Entries taken from a collection:
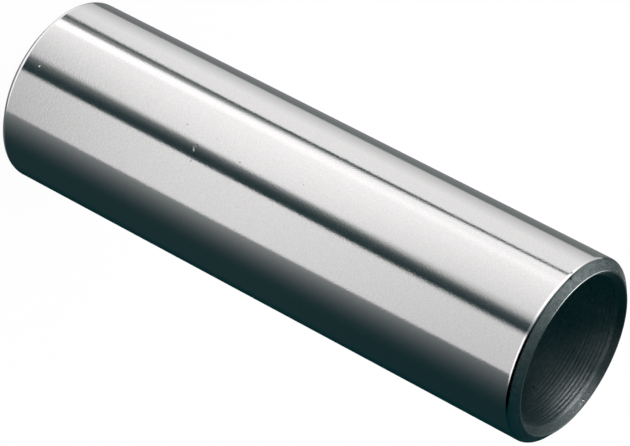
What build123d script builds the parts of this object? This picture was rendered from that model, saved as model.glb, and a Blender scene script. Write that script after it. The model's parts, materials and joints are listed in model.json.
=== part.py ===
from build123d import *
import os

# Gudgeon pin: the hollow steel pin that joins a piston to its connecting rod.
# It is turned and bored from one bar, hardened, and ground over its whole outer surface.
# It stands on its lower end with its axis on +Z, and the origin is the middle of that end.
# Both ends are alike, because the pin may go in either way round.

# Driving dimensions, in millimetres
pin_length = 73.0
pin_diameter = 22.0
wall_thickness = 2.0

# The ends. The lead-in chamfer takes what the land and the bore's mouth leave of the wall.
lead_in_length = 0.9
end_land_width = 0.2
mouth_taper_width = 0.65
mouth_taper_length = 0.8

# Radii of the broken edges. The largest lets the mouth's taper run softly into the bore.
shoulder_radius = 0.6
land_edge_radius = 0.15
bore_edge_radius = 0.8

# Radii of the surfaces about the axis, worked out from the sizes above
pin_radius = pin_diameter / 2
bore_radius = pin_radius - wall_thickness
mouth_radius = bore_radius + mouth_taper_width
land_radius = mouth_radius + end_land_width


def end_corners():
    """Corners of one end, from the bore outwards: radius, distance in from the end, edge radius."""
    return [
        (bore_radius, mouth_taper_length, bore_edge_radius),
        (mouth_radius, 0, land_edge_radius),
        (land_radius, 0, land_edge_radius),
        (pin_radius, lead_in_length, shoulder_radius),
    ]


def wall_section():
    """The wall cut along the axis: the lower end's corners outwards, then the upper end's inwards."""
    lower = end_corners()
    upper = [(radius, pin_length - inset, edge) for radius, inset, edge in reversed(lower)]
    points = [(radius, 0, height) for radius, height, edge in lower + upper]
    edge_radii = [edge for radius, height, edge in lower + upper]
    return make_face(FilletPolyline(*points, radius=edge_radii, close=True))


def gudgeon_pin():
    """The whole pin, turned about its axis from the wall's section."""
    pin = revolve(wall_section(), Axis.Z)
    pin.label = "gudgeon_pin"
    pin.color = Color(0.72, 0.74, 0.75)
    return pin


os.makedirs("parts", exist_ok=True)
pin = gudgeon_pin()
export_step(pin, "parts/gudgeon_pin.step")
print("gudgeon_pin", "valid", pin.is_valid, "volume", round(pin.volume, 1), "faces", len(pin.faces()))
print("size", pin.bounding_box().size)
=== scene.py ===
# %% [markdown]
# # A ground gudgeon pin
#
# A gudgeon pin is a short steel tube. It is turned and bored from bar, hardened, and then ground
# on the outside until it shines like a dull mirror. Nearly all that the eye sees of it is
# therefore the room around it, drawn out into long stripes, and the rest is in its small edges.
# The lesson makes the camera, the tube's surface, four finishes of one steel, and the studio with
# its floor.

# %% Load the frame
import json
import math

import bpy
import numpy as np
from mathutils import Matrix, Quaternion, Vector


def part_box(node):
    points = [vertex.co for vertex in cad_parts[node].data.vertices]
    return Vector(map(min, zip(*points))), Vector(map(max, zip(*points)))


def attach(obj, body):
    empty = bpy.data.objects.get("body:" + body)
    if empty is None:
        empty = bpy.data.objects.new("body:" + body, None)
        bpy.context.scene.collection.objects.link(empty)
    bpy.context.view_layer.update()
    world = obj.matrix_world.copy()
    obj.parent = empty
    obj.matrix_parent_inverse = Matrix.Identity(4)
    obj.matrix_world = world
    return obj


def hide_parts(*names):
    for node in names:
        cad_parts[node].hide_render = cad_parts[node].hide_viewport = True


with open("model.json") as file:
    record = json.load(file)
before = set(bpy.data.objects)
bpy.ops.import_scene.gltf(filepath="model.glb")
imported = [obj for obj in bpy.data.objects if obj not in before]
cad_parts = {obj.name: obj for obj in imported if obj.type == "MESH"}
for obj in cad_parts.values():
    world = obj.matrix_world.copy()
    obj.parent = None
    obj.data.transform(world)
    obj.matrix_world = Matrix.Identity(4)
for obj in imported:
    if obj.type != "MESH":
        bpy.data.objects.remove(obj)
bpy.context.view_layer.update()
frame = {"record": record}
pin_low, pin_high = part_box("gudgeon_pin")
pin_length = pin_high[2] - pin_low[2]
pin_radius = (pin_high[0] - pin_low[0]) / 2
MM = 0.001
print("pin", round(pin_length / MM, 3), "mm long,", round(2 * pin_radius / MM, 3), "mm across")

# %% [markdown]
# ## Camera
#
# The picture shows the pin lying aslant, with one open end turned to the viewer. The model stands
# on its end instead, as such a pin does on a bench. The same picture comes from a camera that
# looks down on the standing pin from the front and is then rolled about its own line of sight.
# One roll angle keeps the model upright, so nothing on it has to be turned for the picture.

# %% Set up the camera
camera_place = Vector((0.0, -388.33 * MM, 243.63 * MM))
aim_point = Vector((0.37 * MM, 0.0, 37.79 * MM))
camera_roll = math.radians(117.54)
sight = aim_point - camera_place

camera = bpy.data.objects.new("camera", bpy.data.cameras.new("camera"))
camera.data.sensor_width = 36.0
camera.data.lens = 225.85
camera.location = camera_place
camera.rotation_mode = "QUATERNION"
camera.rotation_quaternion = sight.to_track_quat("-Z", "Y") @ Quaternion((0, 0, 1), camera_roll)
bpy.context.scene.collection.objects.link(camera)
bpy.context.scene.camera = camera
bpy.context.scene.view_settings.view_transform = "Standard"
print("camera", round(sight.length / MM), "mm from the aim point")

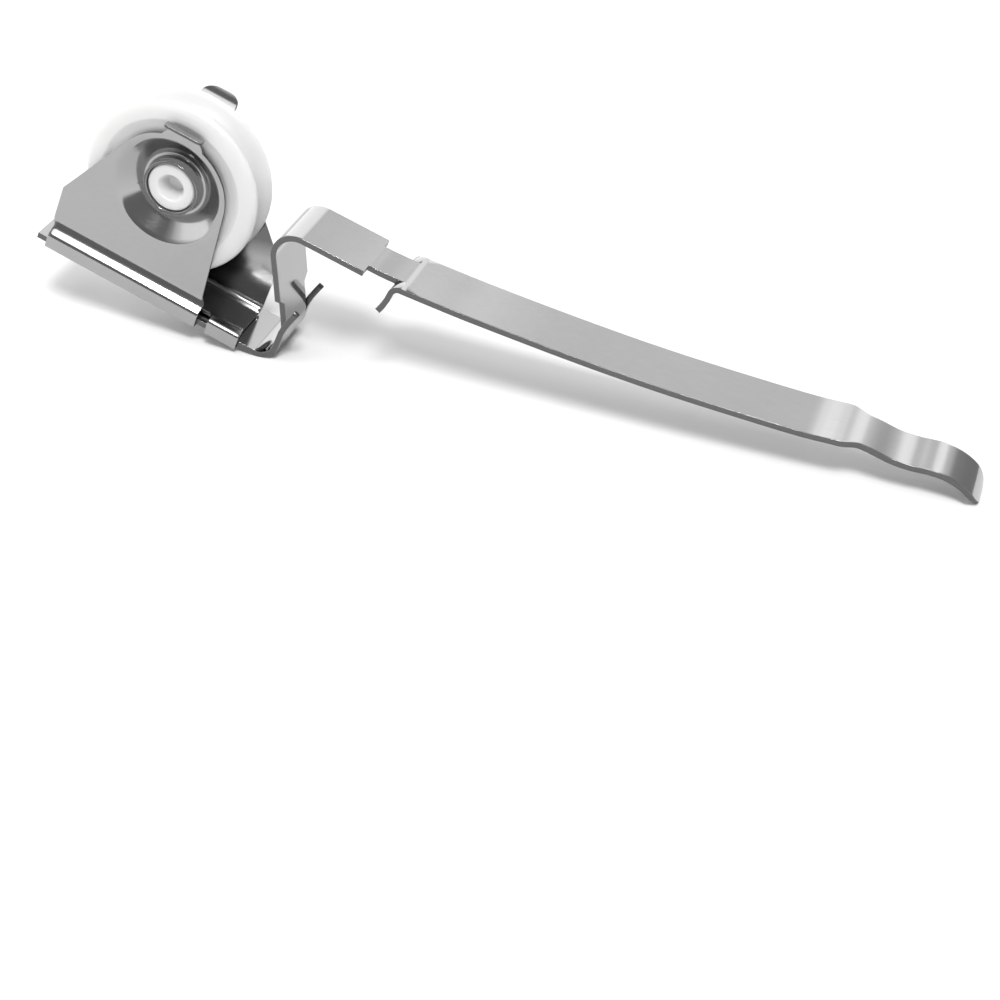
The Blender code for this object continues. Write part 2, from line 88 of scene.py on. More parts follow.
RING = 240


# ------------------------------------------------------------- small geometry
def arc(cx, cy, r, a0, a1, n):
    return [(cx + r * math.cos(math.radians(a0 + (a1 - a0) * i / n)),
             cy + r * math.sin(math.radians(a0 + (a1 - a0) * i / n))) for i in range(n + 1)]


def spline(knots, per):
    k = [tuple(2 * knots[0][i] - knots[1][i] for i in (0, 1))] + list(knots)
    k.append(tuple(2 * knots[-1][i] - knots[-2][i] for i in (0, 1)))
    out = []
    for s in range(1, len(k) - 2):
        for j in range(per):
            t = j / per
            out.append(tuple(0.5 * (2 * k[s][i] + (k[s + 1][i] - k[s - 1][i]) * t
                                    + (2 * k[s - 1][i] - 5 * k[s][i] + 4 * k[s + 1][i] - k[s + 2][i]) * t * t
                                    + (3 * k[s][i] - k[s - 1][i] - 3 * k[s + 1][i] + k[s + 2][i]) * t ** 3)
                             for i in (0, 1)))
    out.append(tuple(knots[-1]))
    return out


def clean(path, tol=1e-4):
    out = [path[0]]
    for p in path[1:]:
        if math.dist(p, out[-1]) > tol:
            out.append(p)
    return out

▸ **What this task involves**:
Retype exactly what runs from the line containing "pin.color = Color(0.72, 0.74, 0.75)" through the line containing "bpy.context.scene.collection.objects.link(empty)", both lines included, and stop there.

▸ **The response**:
    pin.color = Color(0.72, 0.74, 0.75)
    return pin


os.makedirs("parts", exist_ok=True)
pin = gudgeon_pin()
export_step(pin, "parts/gudgeon_pin.step")
print("gudgeon_pin", "valid", pin.is_valid, "volume", round(pin.volume, 1), "faces", len(pin.faces()))
print("size", pin.bounding_box().size)
=== scene.py ===
# %% [markdown]
# # A ground gudgeon pin
#
# A gudgeon pin is a short steel tube. It is turned and bored from bar, hardened, and then ground
# on the outside until it shines like a dull mirror. Nearly all that the eye sees of it is
# therefore the room around it, drawn out into long stripes, and the rest is in its small edges.
# The lesson makes the camera, the tube's surface, four finishes of one steel, and the studio with
# its floor.

# %% Load the frame
import json
import math

import bpy
import numpy as np
from mathutils import Matrix, Quaternion, Vector


def part_box(node):
    points = [vertex.co for vertex in cad_parts[node].data.vertices]
    return Vector(map(min, zip(*points))), Vector(map(max, zip(*points)))


def attach(obj, body):
    empty = bpy.data.objects.get("body:" + body)
    if empty is None:
        empty = bpy.data.objects.new("body:" + body, None)
        bpy.context.scene.collection.objects.link(empty)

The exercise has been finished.